All along the way, you'll get great views of Christmas Valley below, Stevens Peak to the south, and Lake Tahoe in the distance to the north.
Sometimes, you can hike the grade and see very few people. Other times, you will see many, young and old, even moms pushing strollers. (Yes, there are multiple, super-fit young mothers who push their kids up and down 700 vertical feet every day! Imagine what kind of shape they'll be in when they get to 50 or 70.)
Plug “Meyers Grade, South Upper Truckee Road, South Lake Tahoe” into Google Maps, and you'll be able to print out your map.

After you walk past the locked gate at the bottom, the road climbs up at a gentle angle.
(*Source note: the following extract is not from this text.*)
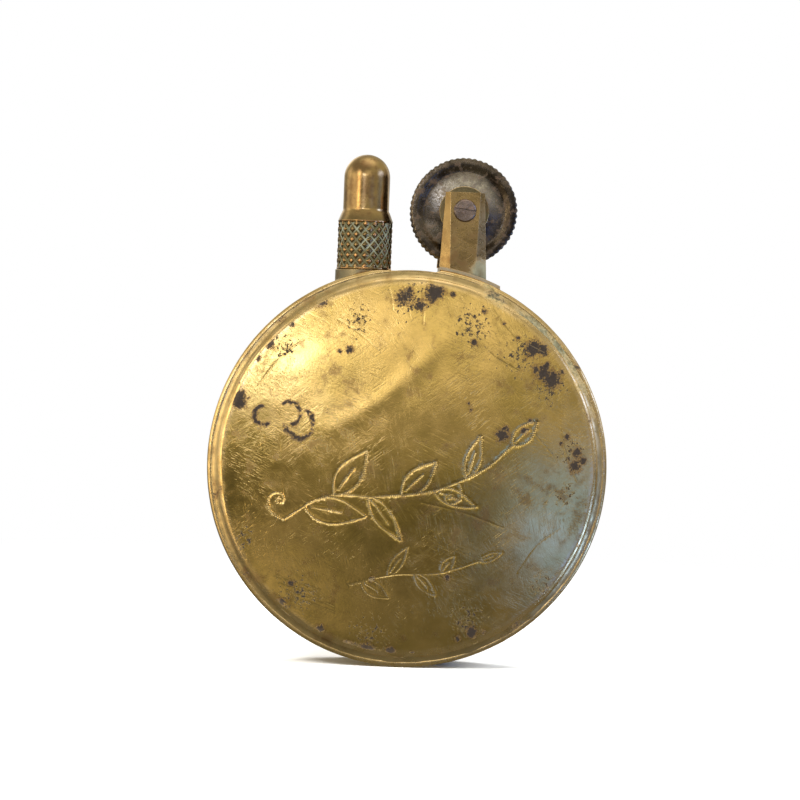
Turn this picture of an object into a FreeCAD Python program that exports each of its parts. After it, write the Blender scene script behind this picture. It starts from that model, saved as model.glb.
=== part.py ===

As you climb, you begin to get some nice views.
The light areas, below center, are the sides of the road you've just walked up.
In the distance, the gray stripe without trees is the path of the
Angora Fire. Back in 2007, it burned from left to right and took out 254 houses.
Fortunately, no one died.
It was started by an illegal campfire.

On the left side of this dead tree perched a large hawk.

After a rest, it flew away.

In a moment, it found a thermal updraft, and it rose high up into the sky.

When you get to the top of Meyer's Grade, you come to another locked gate.
This view is beyond the gate, looking back down from where we've come.
How wonderful to have a road just for pedestrians!
To the left, you can see a car driving down the current, newer highway.
The cars all drive along unaware that hikers and bikers have
their own highway that descends, at a steeper angle, to the right.

From the top are great views. In the distance on the left is Heavenly.
Come winter, thousands of skiers will have a great time, skiing from California to
Nevada and back. Who knew you could ski from one state to another?
Hiking Meyer's Grade is a great way to get a sense of what Tahoe locals do for everyday exercise. Come join us!